Most of the time, however, the jokes don’t hit. When watching, I was aware of what was supposed to be funny, but my brain didn’t register the jokes as humourous. Without the strong cast, Space Force would have fallen entirely flat. The strength of the cast isn’t just limited to the most prolific actors. Well-known, John Malkovich’s presence as the less-nonsense scientist serves as the sane-man insert. He provides an anchoring perspective that makes the insanity of Space Force’s circumstances easier to digest. Jimmy Yang as Dr. Kaifang unexpectedly provided my favorite comedic presence. Known for Silicon Valley, I wasn’t familiar with this actor going into Space Force. However, his deadpan delivery lands as the best humor of the cast.
Steve Carrell has a commanding presence that is hard to balance. Space Force did its best to balance him out, but many times did not succeed. With too many variances of comedic style, the lack of cohesion left me wondering: what is the point of the humor?
And, with this issue of erratic choices in the development of the show, I found it hard to see the heart of Space Force, save a few endearing moments between Naird and his daughter, and Naird and Dr. Mallory, which arguably is necessary for a comedy like this to resonate with viewers.

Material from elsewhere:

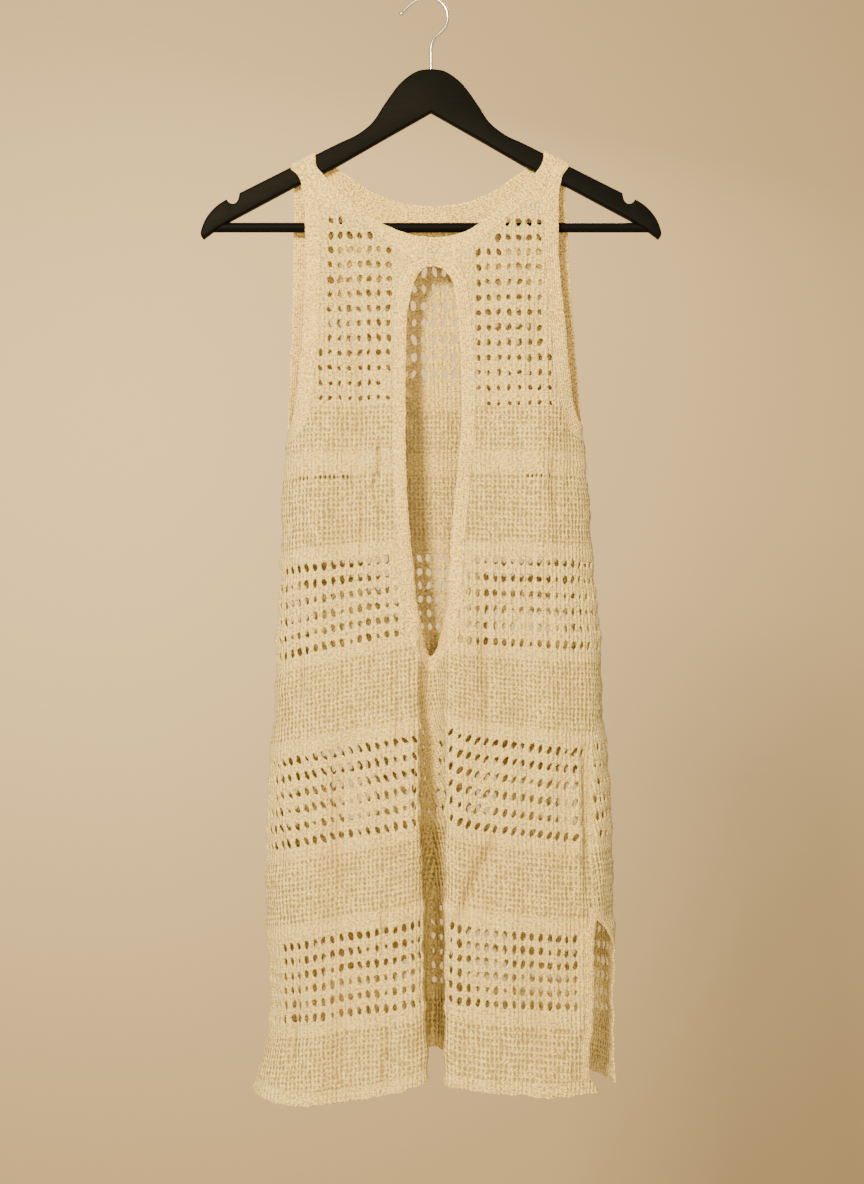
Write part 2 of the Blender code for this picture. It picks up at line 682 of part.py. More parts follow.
def add_object(name, data, material):
    """Link a new object under the garment's empty."""
    thing = bpy.data.objects.new(name, data)
    data.materials.append(material)
    bpy.context.scene.collection.objects.link(thing)
    thing.parent = bpy.data.objects["hang_point"]
    return thing


# ---------------------------------------------------------------- the garment's pieces
def cut_lines(side, outlines):
    """The lines that the front's and the back's pieces are cut along, in cloth coordinates."""
    head = SLIT_TOP - SLIT_BAND_HEAD
    slits = (outlines["slit_left"], outlines["slit_right"])
    hem_top = hem_line(side, outlines["hem"], slits, HEM_BAND)
    lines = {"neck": neck_line(side, outlines["neck"]), "hem_top": hem_top,
             "hem": hem_line(side, outlines["hem"], slits, 0)}
    for hand, edge, strap, underarm, inward, corner, before_corner in (
            ("left", side.left_edge, STRAP_LEFT, UNDERARM_LEFT, side.sign, 0, 1),
            ("right", side.right_edge, STRAP_RIGHT, UNDERARM_RIGHT, -side.sign, -1, -2)):
        seam = seam_turns("turn_" + hand)
        slit = outlines["slit_" + hand]
        slit_end = -hem_top[corner][1]
        under = edge_line(edge, seam, underarm, underarm + ARMHOLE_BAND)
        slit_inner = edge_line(edge, slit, head, slit_end - 8, inward * SLIT_BAND)
        lines["strap_" + hand] = strap_line(side, strap[1], outlines["strap_" + hand])
        lines["armhole_" + hand] = strap_line(side, strap[0], outlines["armhole_" + hand])
        lines["underarm_" + hand] = under
        lines["inner_" + hand] = cloth_line(side, outlines["inner_" + hand]) + under[-1:]
        lines["side_" + hand] = edge_line(edge, seam, underarm + ARMHOLE_BAND, head)
        lines["head_" + hand] = edge_line(edge, seam, head, SLIT_TOP)
        lines["slit_" + hand] = edge_line(edge, slit, SLIT_TOP, slit_end)
        lines["slit_inner_" + hand] = slit_inner + [hem_top[before_corner]]
    return lines


def panel_outline(lines, top):
    """The outline of a panel: its top from left to right, then down the right side and back."""
    return joined(*top, lines["inner_right"], lines["side_right"], lines["slit_inner_right"],
                  turned(lines["hem_top"][1:-1]), turned(lines["slit_inner_left"]),
                  turned(lines["side_left"]), turned(lines["inner_left"]))


def build_edge_bands(side, lines, material):
    """The armhole bands, slit bands and hem band of the front or the back."""
    for hand, strap in (("left", STRAP_LEFT), ("right", STRAP_RIGHT)):
        outline = joined(lines["armhole_" + hand], lines["underarm_" + hand],
                         turned(lines["inner_" + hand]), turned(lines["strap_" + hand]))
        knit_solid(side.name + "_armhole_band_" + hand, side, outline, material,
                   inner=strap_inner(side, strap[0], strap[1]))
        outline = joined(lines["head_" + hand], lines["slit_" + hand],
                         turned(lines["slit_inner_" + hand]))
        knit_solid(side.name + "_slit_band_" + hand, side, outline, material)
    outline = joined(lines["hem"], turned(lines["hem_top"]))
    knit_solid(side.name + "_hem_band", side, outline, material)


def build_front(knit, band):
    """The front: panel with eyelets, neckband, keyhole band and edge bands."""
    lines = cut_lines(FRONT, FRONT_OUTLINES)
    band_left = cloth_line(FRONT, FRONT_NECKBAND_LEFT)
    band_right = cloth_line(FRONT, FRONT_NECKBAND_RIGHT)
    arch = cloth_line(FRONT, FRONT_NECKBAND_ARCH, 8)
    keyhole = cloth_line(FRONT, KEYHOLE + KEYHOLE[:1], 9)[:-1]
    keyhole_band = cloth_line(FRONT, KEYHOLE_BAND)
    outline = joined(lines["neck"], lines["strap_right"], turned(band_right), turned(arch),
                     turned(band_left), turned(lines["strap_left"]))
    inner = strap_inner(FRONT, *STRAP_LEFT[1:]) + strap_inner(FRONT, *STRAP_RIGHT[1:])
    knit_solid("front_neckband", FRONT, outline, band, inner=inner)
    outline = joined(arch, turned(keyhole_band))
    knit_solid("keyhole_band", FRONT, outline, band, [keyhole])
    build_edge_bands(FRONT, lines, band)

    outline = panel_outline(lines, (band_left, keyhole_band, band_right))
    centres = []
    holes = eyelets(FRONT, FRONT_EYELETS_LEFT, outline, centres)
    holes += eyelets(FRONT, FRONT_EYELETS_RIGHT, outline, centres)
    inner = lattice(FRONT, FRONT_COLUMNS, FRONT_ROWS)
    inner = clear_of_eyelets(inner, centres)
    for drop in WELT_DROPS:
        inner += lattice(FRONT, WELT_COLUMNS, (drop - WELT_HALF, drop, drop + WELT_HALF))
    knit_solid("front_panel", FRONT, outline, knit, holes, inner, FREE_OF_EDGE, raised=True)
    return len(holes)


def build_back(knit, band):
    """The back: panel with eyelets, neckband and edge bands."""
    lines = cut_lines(BACK, BACK_OUTLINES)
    neckband = cloth_line(BACK, BACK_NECKBAND)
    outline = joined(lines["neck"], lines["strap_right"], turned(neckband),
                     turned(lines["strap_left"]))
    inner = strap_inner(BACK, *STRAP_LEFT[1:]) + strap_inner(BACK, *STRAP_RIGHT[1:])
    knit_solid("back_neckband", BACK, outline, band, inner=inner)
    build_edge_bands(BACK, lines, band)
    outline = panel_outline(lines, (neckband,))
    centres = []
    holes = eyelets(BACK, BACK_EYELETS, outline, centres)
    inner = clear_of_eyelets(lattice(BACK, BACK_COLUMNS, BACK_ROWS), centres)
    knit_solid("back_panel", BACK, outline, knit, holes, inner, FREE_OF_EDGE)
    return len(holes)


# ---------------------------------------------------------------- the hanger
def hanger_outline():
    """The hanger's outline, clockwise from the crown, as x and drop."""
    crown = [tuple(p) for p in even_curve(CROWN_CURVE, 9)]
    half = joined(crown, NOTCH_AND_TIP, UNDERSIDE)
    right = [(STEM_X + x, drop) for x, drop in half]
    left = [(STEM_X - x, drop) for x, drop in half[1:-1]]
    return right + left[::-1]


def build_hanger_arms(material):
    """The wooden body: its outline through its thickness, with chamfered edges."""
    outline = np.array([(x, -drop) for x, drop in hanger_outline()])
    face = inset(outline, ARM_CHAMFER)
    outline = inset(outline, 0)
    half = ARM_THICKNESS / 2
    rings = ((face, half), (outline, half - ARM_CHAMFER), (outline, ARM_CHAMFER - half),
             (face, -half))
    corners = [(x * MM, y * MM, z * MM) for ring_of_points, y in rings for x, z in ring_of_points]
    count = len(outline)
    faces = []
    for level in range(3):
        for k in range(count):
            after = (k + 1) % count
            first, second = level * count, (level + 1) * count
            faces.append((first + k, first + after, second + after, second + k))
    for triangle in triangulate(face, (), ())[1]:
        faces.append(tuple(triangle))
        faces.append(tuple(k + 3 * count for k in triangle[::-1]))
    mesh = bpy.data.meshes.new("hanger_arms")
    mesh.from_pydata(corners, [], faces)
    closed_outwards(mesh)
    return add_object("hanger_arms", mesh, material)


def underside_reach(drop):
    """How far from the stem the arm's underside lies at a drop."""
    line = sorted(((d, x) for x, d in UNDERSIDE + NOTCH_AND_TIP[-1:]))
    return float(np.interp(drop, [d for d, x in line], [x for d, x in line]))


def build_hanger_bar(material):
    """The round bar, its ends cut to the slope of the arms' undersides."""
    work = bmesh.new()
    slope_gap = TOUCH_GAP * 2
    ends = {}
    for hand in (-1, 1):
        ends[hand] = []
        for k in range(BAR_SIDES):
            angle = 2 * math.pi * k / BAR_SIDES
            drop = BAR_DROP + BAR_RADIUS * math.sin(angle)
            x = STEM_X + hand * (underside_reach(drop) - slope_gap)
            corner = (x * MM, BAR_RADIUS * math.cos(angle) * MM, -drop * MM)
            ends[hand].append(work.verts.new(corner))
    for k in range(BAR_SIDES):
        after = (k + 1) % BAR_SIDES
        work.faces.new((ends[-1][k], ends[-1][after], ends[1][after], ends[1][k]))
    for hand in (-1, 1):
        middle = np.mean([tuple(v.co) for v in ends[hand]], axis=0)
        cap = work.verts.new(tuple(middle))
        for k in range(BAR_SIDES):
            work.faces.new((ends[hand][k], ends[hand][(k + 1) % BAR_SIDES], cap))
    bmesh.ops.recalc_face_normals(work, faces=work.faces)
    mesh = bpy.data.meshes.new("hanger_bar")
    work.to_mesh(mesh)
    work.free()
    return add_object("hanger_bar", mesh, material)


def build_hanger_hook(material):
    """The wire hook, one bevelled curve that swells to a ball at its tip."""
    route = even_curve(HOOK_ROUTE, HOOK_STEP)
    tip = route[-1]
    ahead = (tip - route[-2]) / np.linalg.norm(tip - route[-2])
    stations = [(point, 1.0) for point in route[:-1]]
    for share in (-0.66, -0.35, 0.0, 0.45, 0.8, 0.97):
        radius = HOOK_BALL * math.sqrt(1 - share * share)
        stations.append((tip + ahead * share * HOOK_BALL, radius / HOOK_WIRE))
    curve = bpy.data.curves.new("hanger_hook", "CURVE")
    curve.dimensions = "3D"
    curve.bevel_depth = HOOK_WIRE * MM
    curve.bevel_resolution = 2
    curve.use_fill_caps = True
    spline = curve.splines.new("POLY")
    spline.points.add(len(stations) - 1)
    for point, (place, radius) in zip(spline.points, stations):
        point.co = (place[0] * MM, 0, -place[1] * MM, 1)
        point.radius = radius
    return add_object("hanger_hook", curve, material)


# ---------------------------------------------------------------- the whole
def build():
    """Build every solid of the tunic and its hanger."""
    clear_scene()
    hang_point = bpy.data.objects.new("hang_point", None)
    bpy.context.scene.collection.objects.link(hang_point)
    knit = plain_material("cotton_knit", KNIT_COLOUR, 0.9)
    band = plain_material("plain_knit_band", BAND_COLOUR, 0.9)
    wood = plain_material("black_wood", BLACK_WOOD, 0.45)
    chrome = plain_material("chromed_wire", CHROME, 0.2, 1.0)
    build_hanger_arms(wood)
    build_hanger_bar(wood)
    build_hanger_hook(chrome)
    cut = build_front(knit, band) + build_back(knit, band)
    print("eyelets cut:", cut)


build()
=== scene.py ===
import math

import bmesh
import bpy
import numpy as np
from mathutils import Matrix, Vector, kdtree
from mathutils.geometry import delaunay_2d_cdt


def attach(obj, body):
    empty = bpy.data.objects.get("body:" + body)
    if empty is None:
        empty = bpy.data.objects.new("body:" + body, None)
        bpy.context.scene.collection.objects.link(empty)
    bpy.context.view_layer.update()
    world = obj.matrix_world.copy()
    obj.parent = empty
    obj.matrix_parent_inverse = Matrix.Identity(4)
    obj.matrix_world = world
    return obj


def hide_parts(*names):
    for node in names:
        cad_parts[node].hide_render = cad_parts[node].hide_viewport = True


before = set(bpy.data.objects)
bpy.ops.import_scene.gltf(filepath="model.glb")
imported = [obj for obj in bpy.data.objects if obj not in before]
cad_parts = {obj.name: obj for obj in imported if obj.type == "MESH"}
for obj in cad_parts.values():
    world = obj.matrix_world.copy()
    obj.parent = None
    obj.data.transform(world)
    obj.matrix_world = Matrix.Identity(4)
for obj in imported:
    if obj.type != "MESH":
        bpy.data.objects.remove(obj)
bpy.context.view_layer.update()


# ---------------------------------------------------------------- the hanger's arms
# One flat piece of beech, sawn to the shape of a shoulder line with a swan-neck crown and a notch
# near each tip, its edges rounded over, sprayed with black satin lacquer.
MM = 0.001
STEM_X = 3.2
ARM_THICKNESS = 12.0
ARM_ROUNDING = 2.2
ROUNDING_STEPS = 4
CROWN_CURVE = ((0, 69), (13, 71), (29, 82), (45, 103), (57, 121), (72, 133), (90, 141.5), (111, 152))
ARM_END = (186.5, 190)
NOTCH_CURVE = ((186.5, 190), (188, 196.5), (191, 200), (195, 200), (197.5, 198.3), (199, 196))
TIP_CURVE = ((199, 196), (207, 201), (214, 207.5), (219.5, 215), (223, 223), (224.5, 230.5),
             (222, 234.5))
UNDERSIDE = ((210, 225.5), (194, 216), (136, 185), (91, 163), (45, 136.5), (0, 111))
SAME_POINT = 0.01
SHORTEST_MITRE = 0.35
SHARP_EDGE = math.radians(40)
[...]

Other similar shows have a certain charm or heartwarming quality, but as mentioned before, Space Force’s is few and far between.
Picking aspects and dynamics that have worked in other recent acclaimed comedies isn’t always a recipe for success. The inspiration is clear, but for a show like Space Force to succeed, there needs to be a more evident intention. Things happen, not for progression or commentary, but for the sake of happening. Having Ben Schwartz as the social media manager of the military branch is a great idea. However, somehow, they underutilized Schwartz, which is a crime considering how beloved his roles are on other shows.

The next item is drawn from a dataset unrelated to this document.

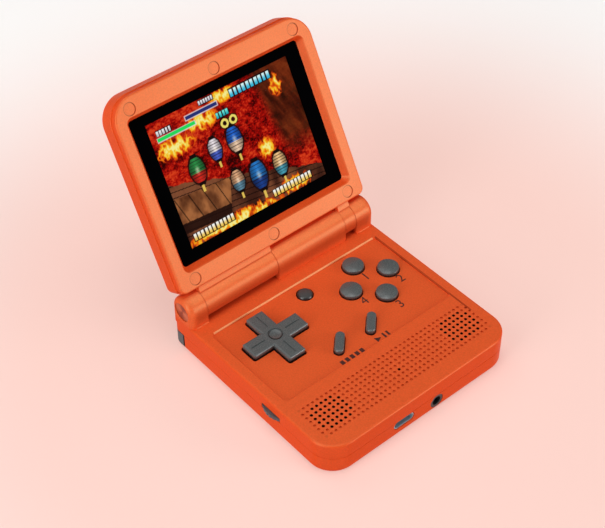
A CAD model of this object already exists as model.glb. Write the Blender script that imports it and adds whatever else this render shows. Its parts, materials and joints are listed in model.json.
"""Clamshell handheld game console: finishes, printed marks, lit screen, light and camera.

Every length is in metres. Lengths that read better in millimetres are written as
a number times MM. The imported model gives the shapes; this script dresses them.
"""
import json
import logging
import math
from dataclasses import dataclass, field
from enum import Enum
from functools import reduce
from typing import Sequence

import bmesh
import bpy
import numpy as np
from mathutils import Matrix, Vector


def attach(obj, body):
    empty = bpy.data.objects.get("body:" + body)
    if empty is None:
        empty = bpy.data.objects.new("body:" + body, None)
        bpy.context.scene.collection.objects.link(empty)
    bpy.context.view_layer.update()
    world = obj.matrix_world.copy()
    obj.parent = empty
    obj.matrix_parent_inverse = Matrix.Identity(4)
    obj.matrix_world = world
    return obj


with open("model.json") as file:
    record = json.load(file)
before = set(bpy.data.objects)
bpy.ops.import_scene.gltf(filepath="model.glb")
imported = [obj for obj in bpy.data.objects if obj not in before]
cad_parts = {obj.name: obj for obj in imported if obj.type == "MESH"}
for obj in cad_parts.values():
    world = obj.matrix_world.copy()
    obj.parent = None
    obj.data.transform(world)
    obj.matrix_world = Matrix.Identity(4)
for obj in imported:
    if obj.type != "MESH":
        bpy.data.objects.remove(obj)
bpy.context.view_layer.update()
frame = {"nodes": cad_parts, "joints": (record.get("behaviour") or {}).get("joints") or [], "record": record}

MM = 0.001
Colour = tuple[float, float, float]
Node = bpy.types.Node
Socket = bpy.types.NodeSocket
Place = Sequence[Socket]
Mesh = bpy.types.Mesh
Coats = list[tuple[Socket, Colour]]
log = logging.getLogger("console")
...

Space Force’s humor isn’t the only aspect lacking identity. The overall genre seems inconsistent, as well. Sometimes a dramedy, sometimes a workplace comedy, sometimes a family drama, these different storytelling elements don’t always mesh together. The show even takes a stab at space tropes, launching humans to the moon. However, adding in this new aspect doesn’t elevate Space Force in any way. Instead, it just adds another cluttered element to the recipe for season one. Space Force feels empty even though so much goes on.
But don’t give up hope yet. Despite the issues outlined, with outstanding effects and a talented cast, maybe Space Force just hasn’t found its footing yet. Space Force is doing well with viewership, so expect another season to come. Many similar comedies take time to find their rhythm. The Office and Parks and Recreation both took time to grow into their own, so it’s not out of the realm of possibility that Space Force could vastly improve on its style, writing, and execution upon subsequent seasons. However, the binge format could hinder this, leaving the sour taste in viewers’ mouths for a year or more. And who knows what actual events could have transpired by then to effect opinion and viewership?
All in all, Space Force has strong elements, a talented cast, and a solid foundation for future improvement. Still, it struggles to decide on a direction to lead the narrative. Left as a chaotic combination of things that should work, Space Force doesn’t quite work. Despite this, I wouldn’t recommend against watching Space Force. You will get some laughs. And it’s not a massive undertaking with only ten episodes averaging around half an hour long. After all, television seems to be on hold for a while, thanks to workplace restrictions due to the Covid-19 pandemic. So, there’s not much to lose, but not a whole lot to gain either. I do think Space Force has the potential to grow into something much better, but currently, it doesn’t live up to Greg Daniels’s legacy.
All episodes of Space Force are now streaming on Netflix.